Несколько иной, может, более нетрадиционный герой – это Шерлок Холмс. Прототипом его был Дюпен Эдгара Алана По. Дойл сделал своего детектива натурой нервной, с причудами (наркомания, игра на скрипке, периоды депрессии), ярчайшим явлением на фоне тяжеловесно, монотонно функционирующего полицейского аппарата, который не может Холмса ни использовать правильно, ни оценить по-настоящему.
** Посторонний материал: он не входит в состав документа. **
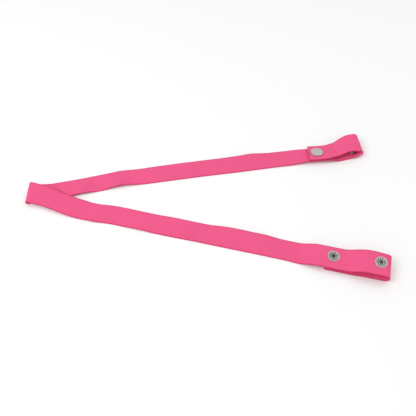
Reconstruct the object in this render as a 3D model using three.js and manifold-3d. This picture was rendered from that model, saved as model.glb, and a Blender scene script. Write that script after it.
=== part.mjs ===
// A flat webbing strap folded in half at its middle. Each end turns back on itself to form a loop
// that a press stud closes, and each loop has a second stud for a tighter setting.
// Millimetres, +Z up. The strap lies on the plane Z = 0, its fold at -X and its two loops at +X.
import * as THREE from 'three';
import { mergeVertices } from 'three/addons/utils/BufferGeometryUtils.js';
import Module from 'manifold-3d';

const wasm = await Module();
wasm.setup();

// Webbing
const WEB_WIDTH = 25;
const WEB_THICK = 0.8;
const WEB_HALF = WEB_THICK / 2;

// Lay of the strap: two arms spread from the middle fold
const ARM_ANGLE = THREE.MathUtils.degToRad(13.5);
const FOLD_TO_SNAP = 334;
const FOLD_RADIUS = 2.2;
const FOLD_TILT = THREE.MathUtils.degToRad(11.5);
const SEAM_GAP = 0.3;

// Loops, measured along the arm from the press stud that closes them
const SNAP_SPACING = 44.5;
const SNAP_TO_LOOP_END = 55.2;
const LOOP_RADIUS = 5.4;
const FLAT_ROUND_SNAP = 9;
const TIP_LAP = 8.8;
const HEM_LENGTH = 13.5;

// Press stud, with the play that its pieces have along their common axis
const PLAY = 0.1;
const CAP_RADIUS = 7.5;
const CAP_HEIGHT = 1.4;
const SHEET_METAL = 0.35;
const POST_RADIUS = 6;
const POST_BORE = 1.9;
const POST_TUBE = 2.3;
const STUD_RADIUS = 5.2;
const STUD_NECK = 3.2;
const STUD_HEAD = 3.6;
const SOCKET_RADIUS = 6.3;
const SOCKET_MOUTH = 3.9;
const SOCKET_HEIGHT = 2;
const SPRING_WIRE = 0.3;
const RIVET_TUBE = 2;

// Heights in a press stud, from the middle plane of the arm's webbing towards the cap
const POST_FACE = -(WEB_HALF + PLAY + SHEET_METAL);
const STUD_SEAT = WEB_HALF + PLAY;
const STUD_TOP = STUD_SEAT + 1.7;
const SOCKET_FACE = STUD_SEAT + SHEET_METAL + PLAY;
const HEM_MIDDLE = SOCKET_FACE + SOCKET_HEIGHT + PLAY + WEB_HALF;
const FLAP_MIDDLE = HEM_MIDDLE + WEB_THICK + PLAY;
const CAP_FACE = FLAP_MIDDLE + WEB_HALF + PLAY;
const CAP_TOP = CAP_FACE + CAP_HEIGHT;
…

Метод холмсовской дедукции был не раз – и это неплохо – осмеян в различных пародиях и литературных шаржах, поскольку разбор случаев, описанных в новеллах, показывает, что этот метод – в высшей степени ненадежен, – впрочем, в действительности тип холмсовских рассуждений не имеет ничего общего с дедукцией, на самом деле он является как раз индукцией[97], умозаключением о целом по мельчайшим частицам (например, по описанию корпуса золотых часов, по клочку ткани, по форме старой шляпы Холмс создает портрет хозяина этих вещей, образно представленный в пространстве и времени, – портрет, который, учитывая реальную многозначность этих мелких деталей, мог бы – если бы не рука писателя – оказаться совершенно ошибочным).
Детектив-репортер Гастона Леру уже в значительной мере вторичен. Я упоминаю его, потому что в лице Рультабия Леру ввел на страницы романа представителя общественной силы – прессы, журналиста, который расследует преступление, чтобы написать о нем большую статью, а может быть, даже сделать специальный выпуск.
Частный детектив со своим приятелем, предусмотрительно глуповатым, склонным к неумеренным восторгам Ватсоном, в меру суровый джентльмен-грабитель и дотошный, предприимчивый репортер – три рыцаря буржуазного общества – были таким образом созданы для участия в жизни детективного романа.
Классический детективный роман являет собой загадку, последние страницы которой отвечают на вопросы: кто совершил преступление, каким образом и почему. Автор – этого требует условность – обязан предъявить читателю виновника, его мотивы и технику содеянного.
Достижение гармонии в этом всегда было трудно достижимой целью. Обычно подводит один из трех конструкторских элементов: или личность преступника неправдоподобна, или его мотивы «растолкованы» как-то натужно, или, наконец, техника злодеяния близка к чуду.
Очень быстро – практически в самом начале популярности «детективных романов» – авторы сообразили, что лучше всего использовать собственного, переходящего из книги в книгу детектива. Как правило, любителя. И они выбирали его из самых разных вариантов. Были среди них и домохозяйки (у Мэри Райнхарт), и экзотические чужеземцы (китаец Чен Эрла Дерра Биггерса), и толстые гиганты, страдающие от гормональных расстройств (Ниро Вульф Рекса Стаута), и даже священники (отец Браун Честертона).
Такое разнообразие было попросту вызвано яростной конкурентной борьбой на книжном рынке, иначе говоря, – каждый автор в поисках собственной золотой жилы прибегал к героям и усложнениям все более своеобразным, утрачивая в конце концов последние связи с реальностью. Таким образом возникли, например, богатые бездельники, коньком которых является расследование преступлений (Фило Ванс Макдональда[98], лорд Питер Уимзи Дороти Сэйерс); но вся эта конкурентная борьба велась в пределах застывшей схемы – конструкция интриги у всех авторов оставалась без изменений. Роман начинается с экспозиции. Читатель должен запомнить пару фамилий и элементарные черты характера, по которым он будет распознавать действующих лиц; для облегчения этой «умственной работы» было модно, особенно у американцев, подавать в начале романа список основных персонажей с однострочной характеристикой. Затем обнаруживается труп, первый (или даже единственный во всем романе); конструкция закрытая (дом отрезан от мира, один из жителей совершил убийство) или открытая (убийца X, один из миллиона жителей большого города, – в таком случае чаще наблюдается серия преступных злодеяний); подозрение падает на многих, детектив начинает следствие, проводит допросы, изучает алиби, – хитрый читатель уже знает, что виновником окажется тот, кого меньше всего можно заподозрить.